The Court had little trouble rejecting any argument that the limitation provision was unreasonably short, given that administrative procedures ordinarily would be completed within about a year, “leaving the participant with two years to file suit.” The Court left open the possibility that the evaluation could change if substantially less time was expected to remain at the end of a proceeding. Specifically, after distinguishing a case in which the Court refused to enforce a 12 month limitation provision in employment cases when the EEOC took as much as 2 years to complete administrative review, the Court held: “[i]n the absence of any evidence that there are similar obstacles to bringing a timely §502(a)(1)(B) claim, we conclude that the Plan’s limitations provision is reasonable.”
Next, the Court rejected the argument that ERISA is a controlling statute that precludes enforcement of the contractual limitation. Heimeshoff and the government (as amicus) had argued that ERISA precluded enforcement of the provision because enforcing it would undermine ERISA’s two-tiered remedial scheme. But, the Court found, it was extremely unlikely that a participant would short-circuit the administrative review tier to increase the amount of post-administration time she had to commence the litigation tier. Among other things, the rules limiting the evidence in lawsuits to the administrative record and requiring arbitrary and capricious review would give participants “much to lose and little to gain by giving up the full measure of internal review in favor of marginal extra time to seek judicial review.”
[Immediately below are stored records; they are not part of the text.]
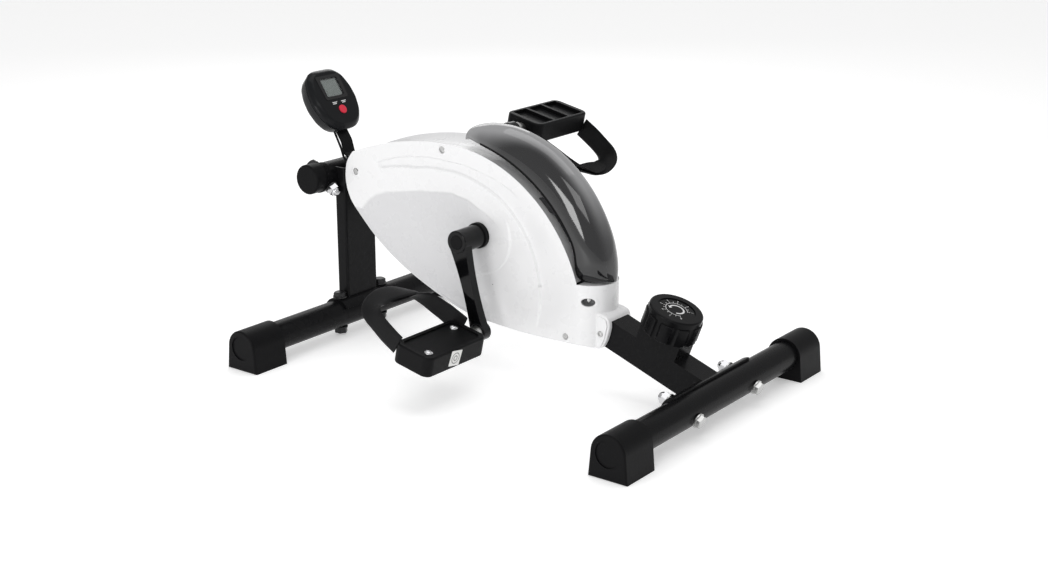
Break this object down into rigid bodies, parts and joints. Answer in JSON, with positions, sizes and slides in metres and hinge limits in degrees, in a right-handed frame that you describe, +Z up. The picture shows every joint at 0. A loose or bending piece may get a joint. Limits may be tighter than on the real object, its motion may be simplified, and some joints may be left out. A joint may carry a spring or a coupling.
{
  "type": "pedal exerciser",
  "caption": "Low magnetic mini cycle: white housing with a smoked cover, cranks with strapped pedals, a load knob on a sloping arm, a small monitor and two floor bars.",
  "frame": {"origin": "Middle of the bounding box's floor area: the centre of the space the object takes up, at floor height.", "axes": "+Z up. +X runs along the object towards the load knob and the user. +Y is the far side, away from the pedal at the bottom of its stroke."},
  "size_m": [0.5666, 0.382, 0.2987],
  "materials": {
    "frame_paint": "black satin powder coat",
    "zinc_steel": "bright zinc plate",
    "chrome": "polished chrome plate",
    "bare_steel": "turned and oiled",
    "cast_wheel": "machined rim, painted web",
    "white_shell": "white gloss",
    "smoked_shell": "very dark smoke, high gloss",
    "black_plastic": "fine matte grain",
    "crank_black": "gloss black",
    "pedal_black": "matte grain",
    "strap_black": "matte moulded",
    "foot_rubber": "matte moulded",
    "belt_rubber": "ribbed",
    "knob_black": "satin grain",
    "monitor_grey": "dark grey satin",
    "lens_clear": "clear, slightly tinted",
    "lcd": "grey-green film",
    "button_red": "red satin",
    "lead_black": "smooth sheath",
    "magnet": "sintered ferrite",
    "sensor_black": "matte"
  },
  "bodies": {
    "frame": {"front_stabilizer": "frame_paint", "rear_stabilizer": "frame_paint", "front_foot_near": "foot_rubber", "front_foot_far": "foot_rubber", "rear_foot_near": "foot_rubber", "rear_foot_far": "foot_rubber", "rear_post": "frame_paint", "rear_saddle": "frame_paint", "arm_tube": "frame_paint", "front_saddle": "frame_paint", "frame_plate_near": "frame_paint", "frame_plate_far": "frame_paint", "plate_spacers": "zinc_steel", "crank_bearings": "bare_steel", "axle_collars": "black_plastic", "frame_bolts": "zinc_steel", "frame_washers": "zinc_steel", "cap_nuts": "chrome", "handle_bar": "frame_paint", "handle_caps": "foot_rubber", "handle_saddle": "frame_paint", "near_shell": "white_shell", "far_shell": "white_shell", "smoked_cover": "smoked_shell", "shell_screws": "zinc_steel", "flywheel_axle": "bare_steel", "axle_nuts": "zinc_steel", "drive_belt": "belt_rubber", "bracket_pin": "bare_steel", "tension_cable": "lead_black", "speed_sensor": "sensor_black", "knob_bracket": "frame_paint", "monitor_strip": "frame_paint", "monitor_rear_shell": "monitor_grey", "monitor_front_shell": "monitor_grey", "monitor_lens": "lens_clear", "lcd_panel": "lcd", "monitor_lead": "lead_black"},
    "crankset": {"crank_axle": "bare_steel", "drive_pulley": "black_plastic", "near_crank": "crank_black", "far_crank": "crank_black", "crank_caps": "black_plastic", "near_spindle": "bare_steel", "far_spindle": "bare_steel", "sensor_magnet": "magnet"},
    "near_pedal": {"near_pedal_body": "pedal_black", "near_strap": "strap_black", "near_rivets": "chrome"},
    "far_pedal": {"far_pedal_body": "pedal_black", "far_strap": "strap_black", "far_rivets": "chrome"},
    "flywheel_set": {"flywheel": "cast_wheel", "flywheel_bearings": "bare_steel", "flywheel_pulley": "zinc_steel"},
    "magnet_carrier": {"magnet_bracket": "zinc_steel", "brake_magnets": "magnet"},
    "knob_set": {"load_knob": "knob_black", "knob_spindle": "zinc_steel"},
    "button": {"reset_button": "button_red"}
  },
  "joints": [
    {"name": "crank_spin", "type": "hinge", "parent": "frame", "child": "crankset", "pos_m": [-0.01765, 0, 0.152], "axis": [0, 1, 0], "continuous": true},
    {"name": "near_pedal_spin", "type": "hinge", "parent": "crankset", "child": "near_pedal", "pos_m": [0.00854, -0.127, 0.05756], "axis": [0, 1, 0], "continuous": true},
    {"name": "far_pedal_spin", "type": "hinge", "parent": "crankset", "child": "far_pedal", "pos_m": [-0.04384, 0.127, 0.24644], "axis": [0, 1, 0], "continuous": true},
    {"name": "flywheel_spin", "type": "hinge", "parent": "frame", "child": "flywheel_set", "pos_m": [0.05835, -0.005, 0.14], "axis": [0, 1, 0], "continuous": true},
    {"name": "knob_turn", "type": "hinge", "parent": "frame", "child": "knob_set", "pos_m": [0.20295, 0, 0.07882], "axis": [-0.342, 0, -0.9397], "range_deg": [0, 315]},
    {"name": "magnet_swing", "type": "hinge", "parent": "frame", "child": "magnet_carrier", "pos_m": [-0.00377, -0.005, 0.11234], "axis": [0, 1, 0], "range_deg": [-4, 0]},
    {"name": "button_press", "type": "slide", "parent": "frame", "child": "button", "axis": [-0.829, 0, -0.5592], "range_m": [0, 0.001], "stiffness_N_per_m": 300, "springref_m": -0.001}
  ],
  "couplings": [
    {"joint": "flywheel_spin", "follows": "crank_spin", "ratio": 6},
    {"joint": "magnet_swing", "follows": "knob_turn", "ratio": -0.012698}
  ]
}
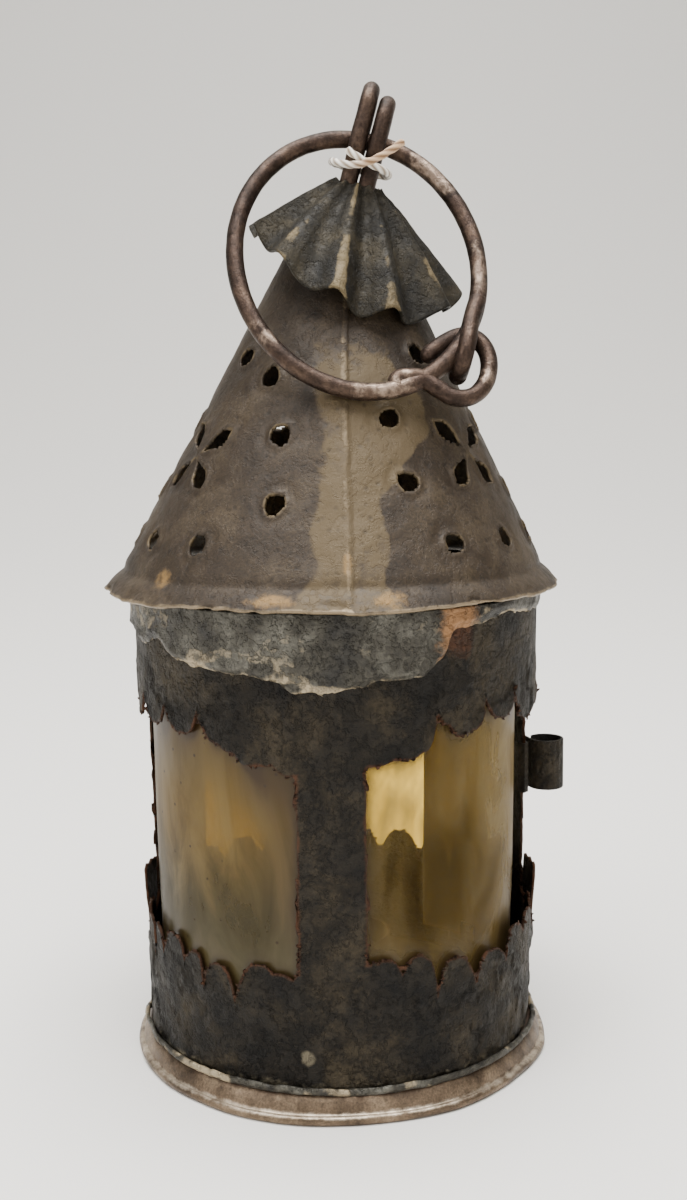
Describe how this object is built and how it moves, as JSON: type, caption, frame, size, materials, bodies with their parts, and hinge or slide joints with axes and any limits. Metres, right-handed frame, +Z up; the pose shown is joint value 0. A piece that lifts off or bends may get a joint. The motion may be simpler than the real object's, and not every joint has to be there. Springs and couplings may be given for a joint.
{
  "type": "candle lantern",
  "caption": "Small round sheet-iron hand lantern with horn windows, a hinged rear door, a pierced conical roof with a pleated smoke cap, and a wire carrying ring.",
  "frame": {"origin": "centre of the round base, on the plane the lantern stands on", "axes": "+Z up; -Y is the front, where the plain post between the two fixed panes stands; +X is the side of the door's pull"},
  "size_m": [0.1018, 0.0986, 0.2056],
  "materials": {
    "body_iron": "matt, scaled and rusted sheet iron",
    "roof_iron": "worn brown-grey sheet iron with pale stains",
    "foot_tin": "worn tinplate, satin",
    "wire_iron": "handled iron wire, half polished",
    "solder": "dull grey lead solder",
    "horn": "cloudy translucent horn",
    "door_horn": "thin clear horn",
    "cotton": "matt cotton string"
  },
  "bodies": {
    "lantern": {"base_pan": "foot_tin", "base_solder": "solder", "drip_pan": "foot_tin", "candle_socket": "foot_tin", "body_shell": "body_iron", "solder_collar": "solder", "horn_pane_left": "horn", "horn_pane_right": "horn", "pane_clip_lower_1": "body_iron", "pane_clip_lower_2": "body_iron", "pane_clip_lower_3": "body_iron", "pane_clip_lower_4": "body_iron", "pane_clip_upper_1": "body_iron", "pane_clip_upper_2": "body_iron", "pane_clip_upper_3": "body_iron", "pane_clip_upper_4": "body_iron", "roof_cone": "roof_iron", "smoke_cap": "roof_iron", "top_eye": "wire_iron", "tag_tie": "cotton", "post_hinge_lower": "body_iron", "post_hinge_upper": "body_iron", "hinge_pin": "wire_iron", "door_keeper": "body_iron"},
    "ring": {"carry_ring": "wire_iron"},
    "door": {"door_frame": "body_iron", "door_pane": "door_horn", "door_hinge_lower": "body_iron", "door_hinge_upper": "body_iron", "door_pull": "body_iron"}
  },
  "joints": [
    {"name": "ring_swing", "type": "hinge", "parent": "lantern", "child": "ring", "pos_m": [0.00803, -0.0025, 0.19367], "axis": [-0.9646, 0, 0.2639], "range_deg": [0, 290]},
    {"name": "door_swing", "type": "hinge", "parent": "lantern", "child": "door", "pos_m": [-0.04124, 0.02333, 0.054], "axis": [0, 0, 1], "range_deg": [0, 105]}
  ]
}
The Court also rejected the argument that administrators would drag their heels in order to prevent participants from having enough time to sue. Administrators are required by regulation to meet certain deadlines, and the penalty for failing to do so “is immediate access to judicial review for the participant” under the “deemed denied” provisions in the regulations. Moreover, an intentional failure to timely administer a claim “may implicate one of the traditional defenses to a statute of limitations.”
The Court rejected the argument by the government that “even good-faith administration of internal review will significantly diminish the availability of judicial review[.]” As the Court explained, “[f]orty years of ERISA administration suggest otherwise. The limitation provision at issue is quite common[.] … But there is no significant evidence that limitations provisions like the one here have similarly thwarted judicial review.” After discussing several cases in which a claim was untimely, the Court noted that those cases involved “participants who have not diligently pursued their rights.” Thus, “[t]he evidence that this 3-year limitations provision harms diligent participants is far too insubstantial to set aside the plain terms of the contract.”
Even so, if a participant’s claim is late despite her diligence, or if an administrator improperly frustrated her ability to timely sue, then the doctrines of waiver, estoppel or equitable tolling can salvage the claim.
The Court also rejected Heimeshoff’s argument (made for the first time in the Supreme Court) that the limitation provision should be automatically tolled until administrative remedies are exhausted. The Court held that this argument “reconstitutes the contractual revision we declined to make. As we explained, the parties’ agreement should be enforced unless the limitations period is unreasonably short or foreclosed by ERISA. The limitations period here is neither.” The Court also ruled that it is irrelevant whether state law would toll the limitation period during the exhaustion process, because of the existence of a contractual limitation provision: “where there is no need to borrow a state statute of limitations there is no need to borrow concomitant state tolling rules.”